The Deputy Minister of Foreign Affairs, Aziz Pahad, co-chair of the peace initiative, this week said through representative Pieter Swanepoel: “We act as facilitator and cannot be partial in the matter. But if we receive requests from South African businesspeople to talk to Kabila’s people, we pass them on.”
Swanepoel said there was a clear distinction between the South African involvement in the peace talks, which centred around a United Nations peace plan, and “normal bilateral relations” with Zaire – which, in this case, also included contact with the ADFL. Foreign Affairs had, for example, helped set up a meeting earlier this month between South African business-people and an ADFL delegation, headed by Bizima Karaha, Kabila’s foreign minister. Karaha was in South Africa for the first direct talks between the rebels and representatives of Mobutu.
The scramble for Zaire’s mineral wealth gained momentum last week when the ADFL awarded a US$1-billion tender for the Kolwezi copper and cobalt reclamation project near Lubumbashi, the construction of a new zinc plant and further prospecting to America Mineral Fields. South Africa’s Anglo, JCI and Gencor had all tendered for the Kolwezi project.
Anglo representative Charmaine Russel, stopping short of condemning the tender award as invalid, this week said Anglo wanted “clarity”. But several mining analysts said the legality of a rebel movement awarding such a contract was questionable. Both Mobutu’s government and the state mining company Gecamines – or at least the part of Gecamines that still answers to Kinshasa – have dismissed it as illegal.
The stampede by mining companies to Kabila’s door poses the danger of an escalation in the war. America Mineral has made no secret of the jet plane it has provided to transport ADFL officials and the “favour” it had done the rebels by outbidding De Beers in rebel-controlled diamond auctions.
A mining analyst with extensive experience in the region this week said it appeared America Mineral’s bid for Kolwezi had included a larger cash element than competing tenders. This may have suited the ADFL: when the $1-billion deal was announced, rebel finance minister Mawampanga said initial cash injections would help fund the war effort.
The analyst, who requested anonymity, said Kabila’s new war talk – after he had told President Nelson Mandela last week he was ready for face-to-face negotiations with Mobutu – might not be a coincidence if greater mining revenues were becoming available to him.
It is widely thought that Kabila’s backers – alleged to include neighbouring Uganda, Burundi and Rwanda, and according to some speculation also the United States – intended Kabila to take no more than a swathe of land in eastern Zaire, and were surprised by his rapid advance towards Kinshasa. Uganda’s President Yoweri Museveni has already said he does not think Kabila is a “suitable” future ruler.

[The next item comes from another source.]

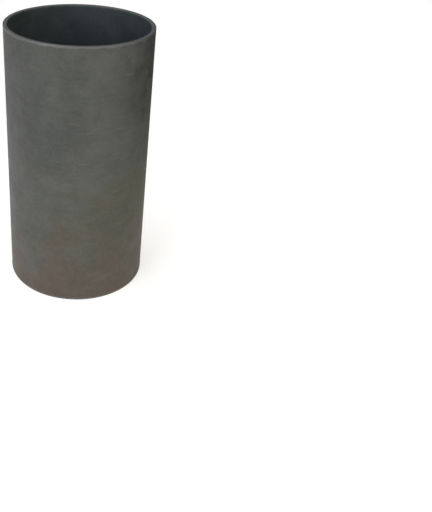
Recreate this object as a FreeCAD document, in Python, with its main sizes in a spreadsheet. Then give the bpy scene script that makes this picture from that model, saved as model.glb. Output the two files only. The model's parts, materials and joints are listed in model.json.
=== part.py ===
"""A short length of light-wall galvanized steel pipe, sawn square at both ends.

The pipe stands on its lower end. Its axis is +Z, and the origin is the centre of the
lower end. Sizes are in millimetres, and the "dimensions" spreadsheet drives them all.
"""

import FreeCAD, Part
import os
import Sketcher

SHEET = "dimensions"

# alias, value, what it is
DIMENSIONS = [
    ("outside_diameter", 114.3, "DN 100 (4 inch) steel pipe"),
    ("wall_thickness", 3.05, "schedule 10 wall"),
    ("cut_length", 215.0, "length from sawn end to sawn end"),
    ("outer_edge_break", 0.4, "chamfer round the outside of each end"),
    ("bore_edge_break", 0.3, "chamfer round the bore at each end"),
]

PARTS_FOLDER = "parts"
SAME_RADIUS = 1e-4
SKETCH_ORIGIN = (-1, 1)
CIRCLE_CENTRE = 3


def add_dimensions(doc):
    """The spreadsheet, with one alias for each size."""
    sheet = doc.addObject("Spreadsheet::Sheet", SHEET)
    for row, (alias, value, meaning) in enumerate(DIMENSIONS, start=1):
        sheet.set(f"A{row}", alias)
        sheet.set(f"B{row}", str(value))
        sheet.set(f"C{row}", meaning)
        sheet.setAlias(f"B{row}", alias)
    doc.recompute()
    return sheet


def origin_plane(body, role):
    """One of the body's own origin planes, by its role."""
    return next(f for f in body.Origin.OriginFeatures if f.Role == role)


def add_circle(sketch, radius, diameter_expression):
    """A circle about the sketch's origin whose diameter follows the spreadsheet."""
    circle = sketch.addGeometry(Part.Circle(FreeCAD.Vector(), FreeCAD.Vector(0, 0, 1), radius))
    sketch.addConstraint(
        Sketcher.Constraint("Coincident", circle, CIRCLE_CENTRE, *SKETCH_ORIGIN)
    )
    size = sketch.addConstraint(Sketcher.Constraint("Diameter", circle, 2 * radius))
    sketch.setExpression(f"Constraints[{size}]", diameter_expression)


def add_wall(body, sheet):
    """The round wall, padded up from its ring-shaped section."""
    section = body.newObject("Sketcher::SketchObject", "wall_section")
    section.AttachmentSupport = [(origin_plane(body, "XY_Plane"), "")]
    section.MapMode = "FlatFace"
    outer_radius = sheet.outside_diameter / 2
    bore_diameter = f"{SHEET}.outside_diameter - 2 * {SHEET}.wall_thickness"
    add_circle(section, outer_radius, f"{SHEET}.outside_diameter")
    add_circle(section, outer_radius - sheet.wall_thickness, bore_diameter)

    wall = body.newObject("PartDesign::Pad", "wall")
    wall.Profile = section
    wall.setExpression("Length", f"{SHEET}.cut_length")
    section.Visibility = False
    body.Document.recompute()
    return wall


def rim_edges(feature, radius):
    """The names of a feature's round edges of one radius: one at each end."""
    return [
        f"Edge{number}"
        for number, edge in enumerate(feature.Shape.Edges, start=1)
        if isinstance(edge.Curve, Part.Circle) and abs(edge.Curve.Radius - radius) < SAME_RADIUS
    ]


def break_rims(body, feature, radius, name, size_alias):
    """A small chamfer on both rims of one radius, as a deburring tool leaves them."""
    chamfer = body.newObject("PartDesign::Chamfer", name)
    chamfer.Base = (feature, rim_edges(feature, radius))
    chamfer.setExpression("Size", f"{SHEET}.{size_alias}")
    body.Document.recompute()
    return chamfer


def build_pipe(doc, sheet):
    """The pipe: one rolled and sawn piece."""
    body = doc.addObject("PartDesign::Body", "pipe")
    body.Label = "pipe"
    outer_radius = sheet.outside_diameter / 2
    bore_radius = outer_radius - sheet.wall_thickness
    wall = add_wall(body, sheet)
    outside = break_rims(body, wall, outer_radius, "outer_rims", "outer_edge_break")
    break_rims(body, outside, bore_radius, "bore_rims", "bore_edge_break")
    body.Placement = FreeCAD.Placement()
    return body


def check(doc, bodies):
    """Stops the build if any object failed or a piece is not one sound solid."""
    for item in doc.Objects:
        if {"Invalid", "Error"} & set(item.State):
            raise RuntimeError(f"{item.Label} did not compute: {item.State}")
    for body in bodies:
        shape = body.Shape
        if shape.isNull() or not shape.isValid() or len(shape.Solids) != 1:
            raise RuntimeError(f"{body.Label} is not one valid solid")


def export(bodies):
    """One STEP file for each piece, named by its label."""
    os.makedirs(PARTS_FOLDER, exist_ok=True)
    for body in bodies:
        body.Shape.exportStep(os.path.join(PARTS_FOLDER, f"{body.Label}.step"))


def main():
    doc = FreeCAD.newDocument("steel_pipe")
    sheet = add_dimensions(doc)
    bodies = [build_pipe(doc, sheet)]
    doc.recompute()
    check(doc, bodies)
    export(bodies)
    for body in bodies:
        print(body.Label, body.Shape.BoundBox, f"volume {body.Shape.Volume:.1f} mm3")


main()
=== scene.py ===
"""A short length of dull galvanized steel pipe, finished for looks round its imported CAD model.

The pipe stands on its lower sawn end, with its axis on +Z. Lengths are in metres. The
sidebar of the 3D view has a Pipe tab with one button for the pipe and one for the stage.
"""

import json
import math

import bmesh
import bpy
from bpy.props import FloatProperty, FloatVectorProperty, IntProperty, PointerProperty
from mathutils import Matrix, Vector


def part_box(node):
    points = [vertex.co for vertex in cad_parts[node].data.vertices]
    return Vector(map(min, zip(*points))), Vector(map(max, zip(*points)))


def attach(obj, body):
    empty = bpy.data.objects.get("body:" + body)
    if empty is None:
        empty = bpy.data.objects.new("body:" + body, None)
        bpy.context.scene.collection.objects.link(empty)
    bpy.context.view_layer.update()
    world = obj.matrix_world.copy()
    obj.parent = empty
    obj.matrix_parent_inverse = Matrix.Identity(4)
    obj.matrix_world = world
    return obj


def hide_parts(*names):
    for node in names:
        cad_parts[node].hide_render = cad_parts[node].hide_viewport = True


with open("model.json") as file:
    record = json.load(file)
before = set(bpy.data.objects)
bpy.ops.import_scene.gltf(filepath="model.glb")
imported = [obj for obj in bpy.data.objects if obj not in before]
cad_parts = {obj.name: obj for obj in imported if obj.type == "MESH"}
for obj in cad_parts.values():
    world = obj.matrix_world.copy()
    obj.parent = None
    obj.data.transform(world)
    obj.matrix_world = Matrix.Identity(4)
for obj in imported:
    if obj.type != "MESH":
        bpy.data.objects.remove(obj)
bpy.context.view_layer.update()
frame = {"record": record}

bl_info = {
    "name": "Galvanized Pipe",
    "version": (1, 0, 0),
    "blender": (4, 5, 0),
    "location": "View3D > Sidebar > Pipe",
    "description": "Adds a length of dull galvanized steel pipe and a plain stage round it",
    "category": "Add Mesh",
}

PIPE_NODE = "pipe"
BODY = "root"

MOUNTS = {mount["name"]: mount["dims"] for mount in frame["record"]["mounts"]}
PIPE_LOW, PIPE_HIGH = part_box(PIPE_NODE)
LENGTH = PIPE_HIGH.z - PIPE_LOW.z
OUTSIDE_RADIUS = min(-PIPE_LOW.x, PIPE_HIGH.x, -PIPE_LOW.y, PIPE_HIGH.y)
BORE_RADIUS = MOUNTS["bore"]["r_mm"] / 1000
OUTER_EDGE_BREAK = (LENGTH - MOUNTS["outside"]["length_mm"] / 1000) / 2
BORE_EDGE_BREAK = (LENGTH - MOUNTS["bore"]["length_mm"] / 1000) / 2
SAME_PLACE = 1e-6


# ---------------------------------------------------------------------------
# Sizes and colours that a user may change
# ---------------------------------------------------------------------------


class PipeSizes(bpy.types.PropertyGroup):
    """Sizes of the pipe"""

    outside_radius: FloatProperty(
        name="Outside radius",
        description="Radius of the outer wall",
        default=OUTSIDE_RADIUS,
        min=0.001,
        precision=5,
        subtype="DISTANCE",
        unit="LENGTH",
    )
    bore_radius: FloatProperty(
        name="Bore radius",
        description="Radius of the hole through the pipe",
        default=BORE_RADIUS,
        min=0.001,
        precision=5,
        subtype="DISTANCE",
        unit="LENGTH",
    )
    length: FloatProperty(
        name="Length",
        description="Length from sawn end to sawn end",
        default=LENGTH,
        min=0.01,
        precision=5,
        subtype="DISTANCE",
        unit="LENGTH",
    )
    outer_edge_break: FloatProperty(
        name="Outer edge break",
        description="How far the outer rim edges are rounded back",
        default=OUTER_EDGE_BREAK,
        min=0.00005,
        precision=5,
        subtype="DISTANCE",
        unit="LENGTH",
    )
    bore_edge_break: FloatProperty(
        name="Bore edge break",
        description="How far the rim edges at the bore are rounded back",
        default=BORE_EDGE_BREAK,
        min=0.00005,
        precision=5,
        subtype="DISTANCE",
        unit="LENGTH",
    )
    unevenness: FloatProperty(
        name="Unevenness",
        description="Depth of the slow waves that rolling and dipping leave in the walls",
        default=0.00012,
        min=0.0,
        precision=5,
        subtype="DISTANCE",
        unit="LENGTH",
    )
    steps_round: IntProperty(
        name="Steps round",
        description="Number of faces round the pipe, taken down to a multiple of 12",
        default=360,
        min=24,
    )


class PipeColours(bpy.types.PropertyGroup):
    """Colours of the pipe's finishes"""

    zinc: FloatVectorProperty(
        name="Zinc",
        description="Dulled zinc on the outer wall",
        default=(0.116, 0.120, 0.110),
        min=0.0,
        max=1.0,
        subtype="COLOR",
    )
    zinc_dark: FloatVectorProperty(
        name="Dark zinc",
        description="Darker patches in the zinc",
        default=(0.087, 0.091, 0.084),
        min=0.0,
        max=1.0,
        subtype="COLOR",
    )
    # Partly real and partly painted shade: darker and bluer than the outer zinc, standing in for the shade
    # inside the pipe.
    bore: FloatVectorProperty(
        name="Bore",
        description="Zinc inside the pipe",
        default=(0.050, 0.067, 0.075),
        min=0.0,
        max=1.0,
        subtype="COLOR",
    )
    sawn_steel: FloatVectorProperty(
        name="Sawn steel",
        description="Cut metal at both ends",
        default=(0.215, 0.22, 0.225),
        min=0.0,
        max=1.0,
        subtype="COLOR",
    )
    # Partly real staining and partly painted warm light: a warm tint over the lower part that rises on the
    # right.
    stain: FloatVectorProperty(
        name="Stain",
        description="Faint olive stain over the lower part",
        default=(0.117, 0.111, 0.080),
        min=0.0,
        max=1.0,
        subtype="COLOR",
    )
    # Partly real staining and partly painted warm light from the floor, near the lower end.
    brown_stain_and_floor_light: FloatVectorProperty(
        name="Brown stain and floor light",
        description="Faint brown cast close to the lower end",
        default=(0.124, 0.096, 0.082),
        min=0.0,
        max=1.0,
        subtype="COLOR",
    )
    worn: FloatVectorProperty(
        name="Worn zinc",
        description="Rubbed zinc along the rim edges and in scuffs",
        default=(0.20, 0.205, 0.20),
        min=0.0,
        max=1.0,
        subtype="COLOR",
    )
    white_oxide: FloatVectorProperty(
        name="White oxide",
        description="Pale specks on the zinc",
        default=(0.24, 0.24, 0.23),
        min=0.0,
        max=1.0,
        subtype="COLOR",
    )
    dark_oxide: FloatVectorProperty(
        name="Dark oxide",
        description="Dark specks on the zinc",
        default=(0.045, 0.040, 0.034),
        min=0.0,
        max=1.0,
        subtype="COLOR",
    )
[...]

It appears Kabila’s funding started drying up before the ADFL reached Lubumbashi earlier this month, but that his control or impending control of the mineral fields opened new sources of funding. Said the analyst: “Suddenly the ADFL moved again, and there must have been new sources of funding. The only real source would have been from the mines.”
He said America Mineral’s principal shareholder, Jean-Raymond Boulle, a former De Beers Zaire diamond buyer, gambled on Kabila when companies like De Beers and Anglo could not be seen to be dealing with a rebel movement. This, in turn, raised the stakes for the South African companies.
Boulle was quoted last week as saying he had sided with the rebels as they were the “de facto” government. “It was a risk – but to us it was the logical one,” he said.
If Anglo and De Beers are in a precarious position, JCI – now controlled by Mzi Khumalo’s African Mining Group – appears to be in even more of a dilemma. Khumalo, because of his close ties to the African National Congress and Mbeki, may be under greater pressure not to upset the peace talks through early deals with Kabila.
After it lost out on the Kolwezi project – if indeed America Minerals will hang on to it – JCI is staking much on its tender for the Ruashi-Etoile copper and cobalt mine, also in Shaba. JCI, which already has engineering contracts with Gecamines, this week sent a task team to Shaba. But the company said the team was not meeting with “any political representatives”.
JCI’s corporate affairs manager, Marc Gonsalves, refused to say whether future contact with Kabila was envisaged. “The situation there is extremely fluid, but other than that we are not prepared to comment,” he said.